Et voila! Robinhood to tokenise Stocks and ETFs in EU
- Michael Bacina
- 4 days ago
- 3 min read

At the Ethereum Community Conference (ECC) in Cannes, France, Robinhood announced the launch of over 200 "tokenised" stocks and ETFs including private companies such as SpaceX and OpenAI for customers in the European Union. These tokenised equities aim to offer 24/5 trading access, dividend support and zero commissions or added spreads from Robinhood (though other fees may apply). Initially issued on the Arbitrum blockchain, the tokens are expected to migrate to Robinhood's own Layer 2 blockchain, which is currently under development.
In addition to tokenised equities, Robinhood introduced several new offerings including crypto perpetual futures (known as 'perps') for EU customers and crypto staking for US users, starting with Ethereum and Solana. Other features include deposit bonuses, a crypto rewards credit card, an AI-powered investment assistant, smart exchange routing, tax lot tracking and advanced trading charts.
A Robinhood spokesperson stated that “[t]hese tokens give retail investors indirect exposure to private markets, opening up access, and are enabled by Robinhood’s ownership stake in a special purpose vehicle”.
OpenAI Strikes Back
However, in a post on X, OpenAI stated that it is not a partner, was not involved in and does not endorse the OpenAI tokens:
Last month, Kraken launched its own tokenised stock offering for select jurisdictions called xStocks. FTX and Binance have pioneered similar offerings in the past. These are also synthetic products which don't actually hold underlying products.

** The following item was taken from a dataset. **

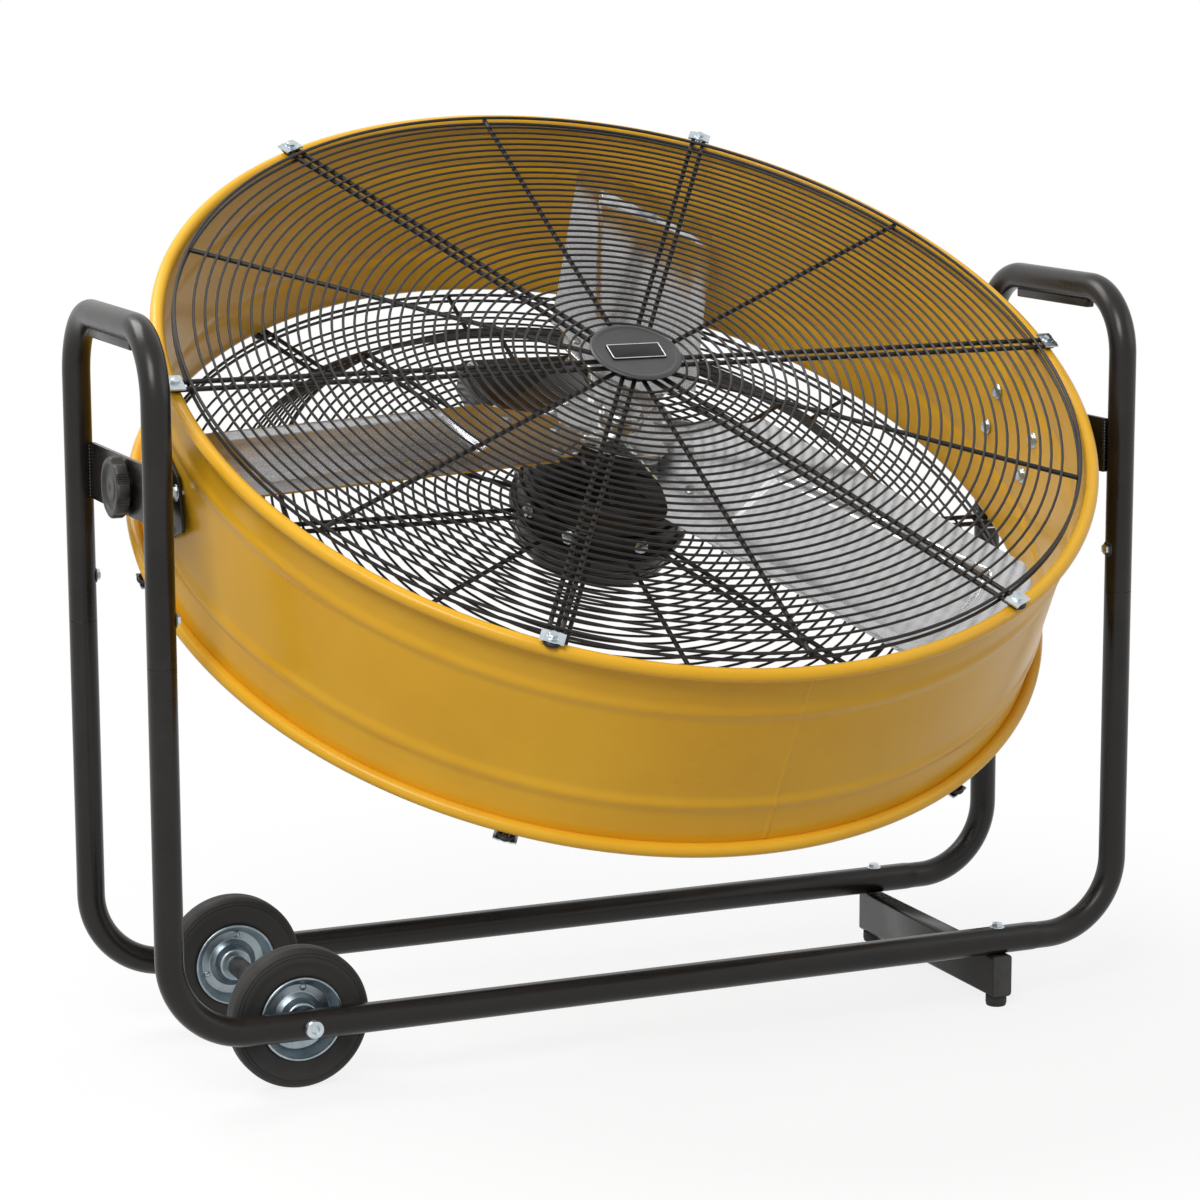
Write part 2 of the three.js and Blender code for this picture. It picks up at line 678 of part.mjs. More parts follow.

The tokenisation of stocks raises a number of regulatory and consumer protection considerations. Tokenised stocks are likely to be treated as derivatives under Cayman and US law, which may not always track the underlying stock price and which will not generally have the same voting or dividend rights. The owner of a tokenised stock will generally have no claim on the underlying asset and may be subject to redemption restrictions such as KYC and fees.
In the case of xStocks, it is only select users who complete KYC with Kraken who can mint and redeem tokenised equities. The tokens are issued by a special purpose vehicle (SPV) based in Jersey and offered under a digital asset license in Bermuda. Kraken itself does not hold/custody the underlying stocks. Token holders receive a legal right to redeem the token for its cash value but no ownership rights of the underlying stock, voting or dividend rights. Redemption and withdrawal fees may also impact their attractiveness as an investment instrument.
The issuer of tokenised stocks like those offered by Kraken and Robinhood can only buy or sell the underlying stocks during normal market hours, but tokenised stocks can trade 24/7. According to one commentator, this could create pricing dislocations outside of market hours (particularly on weekends) when market makers are unable to hedge their positions. To manage this risk, spreads would be expected to grow significantly or providers may withdraw liquidity entirely. This could expose traders who buy during low-liquidity periods to sharp losses if the equity market opens lower and the token price rapidly re-aligns with the off-chain price. These risks are compounded by regulatory uncertainty and restrictions, particularly for US traders, as shown by Binance's decision to discontinue its stock tokens.
For the time being, Robinhood does not allow its users to self-custody their tokenised stocks, trade or collateralise them in DeFi. Kraken does allow self-custody which means that these instruments could start to be used in DeFi across a range of applications. Robinhood plans to launch on Arbitrum and move to its own layer 2 blockchain partly to reduce the gas fees incurred by traders.
Although the goal of tokenised stocks is to expand access and allow anyone to participate in the digital economy, some argue that they only really appeal to crypto-native traders and are poorly suited to a sophisticated, global equities market. Put another way, most stock purchasers can buy stocks using existing tradfi rails quite simply, and while tokenised stocks offer benefits such as 24/7 trading, enhanced market access, fractional ownership and faster settlement, they face regulatory and structural limitations that must be addressed to fully realise their potential, and must offer some benefits over the existing purchase experience. Until they can be used for loans in DeFi smart contracts, for example, much of the benefit of crypto and decentralisation is lost in the tokenisation journey.
Robinhood’s announcement is nevertheless an early bet on the future tokenisation of financial markets, and gives an insight in the global, composable nature of those markets and the potential consumer and systemic risks of that future.